- **Directions**
Take the data below and write out exactly the lines from the one with "Recreate this object" through the one with "const FLOOR = 0;"; omit every other line.

- **Material provided**
* start *

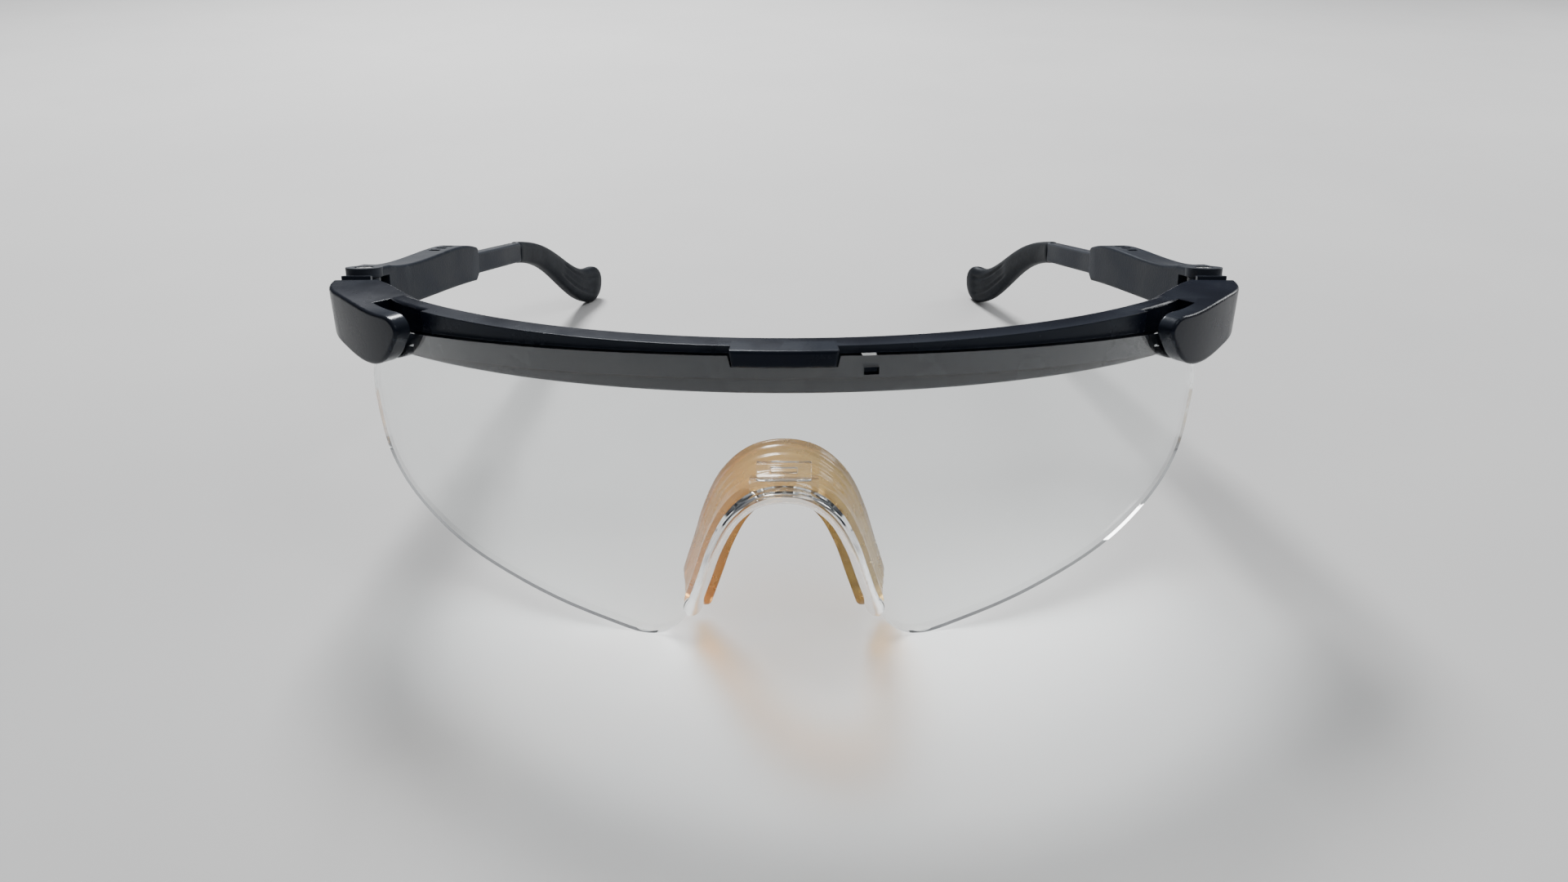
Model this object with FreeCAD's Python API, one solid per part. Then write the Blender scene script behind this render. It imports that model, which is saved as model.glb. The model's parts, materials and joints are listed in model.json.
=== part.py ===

* end *
* start *

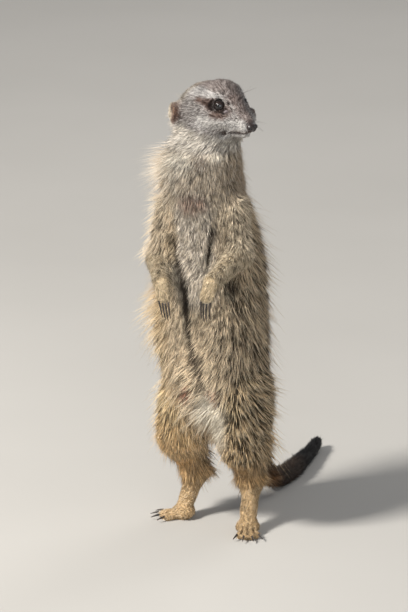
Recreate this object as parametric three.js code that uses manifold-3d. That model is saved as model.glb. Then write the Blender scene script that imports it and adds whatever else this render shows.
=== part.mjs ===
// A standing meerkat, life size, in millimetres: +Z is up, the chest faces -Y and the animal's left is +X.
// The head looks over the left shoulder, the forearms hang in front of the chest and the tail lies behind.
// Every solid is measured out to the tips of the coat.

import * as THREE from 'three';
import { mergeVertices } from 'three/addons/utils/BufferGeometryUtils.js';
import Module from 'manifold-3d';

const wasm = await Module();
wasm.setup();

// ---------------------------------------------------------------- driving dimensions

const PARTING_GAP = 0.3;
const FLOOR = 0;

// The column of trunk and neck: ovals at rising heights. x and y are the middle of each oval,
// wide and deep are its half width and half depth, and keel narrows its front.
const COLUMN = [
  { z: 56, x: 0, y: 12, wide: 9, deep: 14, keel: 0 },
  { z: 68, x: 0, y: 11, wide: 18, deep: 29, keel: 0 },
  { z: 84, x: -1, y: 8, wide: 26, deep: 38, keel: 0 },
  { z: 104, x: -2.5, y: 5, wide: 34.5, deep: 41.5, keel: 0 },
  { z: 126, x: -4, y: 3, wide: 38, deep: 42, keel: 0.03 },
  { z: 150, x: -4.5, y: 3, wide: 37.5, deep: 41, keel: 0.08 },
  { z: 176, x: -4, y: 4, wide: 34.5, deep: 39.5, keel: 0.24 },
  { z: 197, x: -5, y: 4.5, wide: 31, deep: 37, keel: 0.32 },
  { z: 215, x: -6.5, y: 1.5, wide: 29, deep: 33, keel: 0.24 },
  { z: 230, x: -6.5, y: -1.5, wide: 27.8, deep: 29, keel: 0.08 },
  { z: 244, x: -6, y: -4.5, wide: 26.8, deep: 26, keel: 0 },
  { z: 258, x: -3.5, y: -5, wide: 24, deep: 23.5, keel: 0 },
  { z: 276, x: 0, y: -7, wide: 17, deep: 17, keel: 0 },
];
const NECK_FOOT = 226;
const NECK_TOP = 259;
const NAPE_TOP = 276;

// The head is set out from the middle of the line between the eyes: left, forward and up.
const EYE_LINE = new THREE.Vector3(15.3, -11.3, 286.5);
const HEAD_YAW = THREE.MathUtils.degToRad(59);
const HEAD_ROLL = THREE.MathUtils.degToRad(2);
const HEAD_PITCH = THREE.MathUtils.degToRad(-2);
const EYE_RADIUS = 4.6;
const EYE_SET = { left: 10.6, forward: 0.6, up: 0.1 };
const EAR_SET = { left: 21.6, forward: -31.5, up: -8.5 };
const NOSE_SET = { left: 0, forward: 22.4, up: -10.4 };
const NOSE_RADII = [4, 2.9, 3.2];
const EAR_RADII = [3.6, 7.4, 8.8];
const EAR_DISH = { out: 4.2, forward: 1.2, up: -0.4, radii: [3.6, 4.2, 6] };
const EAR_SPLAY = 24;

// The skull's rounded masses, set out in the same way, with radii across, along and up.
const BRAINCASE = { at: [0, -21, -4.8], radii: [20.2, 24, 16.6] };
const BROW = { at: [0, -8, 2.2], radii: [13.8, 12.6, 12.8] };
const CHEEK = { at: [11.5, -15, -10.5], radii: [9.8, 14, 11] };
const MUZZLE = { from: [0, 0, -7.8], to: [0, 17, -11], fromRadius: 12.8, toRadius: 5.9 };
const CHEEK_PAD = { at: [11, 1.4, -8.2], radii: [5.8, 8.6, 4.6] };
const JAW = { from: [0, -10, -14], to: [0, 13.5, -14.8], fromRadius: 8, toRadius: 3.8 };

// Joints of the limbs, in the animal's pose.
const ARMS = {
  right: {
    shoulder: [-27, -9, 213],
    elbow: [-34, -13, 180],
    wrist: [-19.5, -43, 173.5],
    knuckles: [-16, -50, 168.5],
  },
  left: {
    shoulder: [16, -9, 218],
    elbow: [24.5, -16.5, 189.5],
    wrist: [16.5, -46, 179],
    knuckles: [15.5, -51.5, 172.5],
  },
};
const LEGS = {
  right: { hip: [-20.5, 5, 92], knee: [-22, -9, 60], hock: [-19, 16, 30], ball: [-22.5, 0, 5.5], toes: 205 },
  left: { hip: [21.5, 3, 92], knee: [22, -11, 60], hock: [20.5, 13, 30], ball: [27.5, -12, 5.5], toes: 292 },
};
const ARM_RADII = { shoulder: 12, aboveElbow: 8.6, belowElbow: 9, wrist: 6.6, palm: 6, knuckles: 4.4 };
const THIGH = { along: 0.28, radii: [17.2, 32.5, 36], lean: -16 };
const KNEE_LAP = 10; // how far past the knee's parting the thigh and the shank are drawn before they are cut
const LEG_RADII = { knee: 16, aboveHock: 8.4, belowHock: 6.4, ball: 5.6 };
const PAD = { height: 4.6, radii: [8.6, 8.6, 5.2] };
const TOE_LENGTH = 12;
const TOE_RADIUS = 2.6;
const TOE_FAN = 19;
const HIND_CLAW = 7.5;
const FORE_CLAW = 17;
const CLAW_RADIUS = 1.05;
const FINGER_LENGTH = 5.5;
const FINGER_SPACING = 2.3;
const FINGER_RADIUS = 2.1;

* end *

- **Exercise output**
Recreate this object as parametric three.js code that uses manifold-3d. That model is saved as model.glb. Then write the Blender scene script that imports it and adds whatever else this render shows.
=== part.mjs ===
// A standing meerkat, life size, in millimetres: +Z is up, the chest faces -Y and the animal's left is +X.
// The head looks over the left shoulder, the forearms hang in front of the chest and the tail lies behind.
// Every solid is measured out to the tips of the coat.

import * as THREE from 'three';
import { mergeVertices } from 'three/addons/utils/BufferGeometryUtils.js';
import Module from 'manifold-3d';

const wasm = await Module();
wasm.setup();

// ---------------------------------------------------------------- driving dimensions

const PARTING_GAP = 0.3;
const FLOOR = 0;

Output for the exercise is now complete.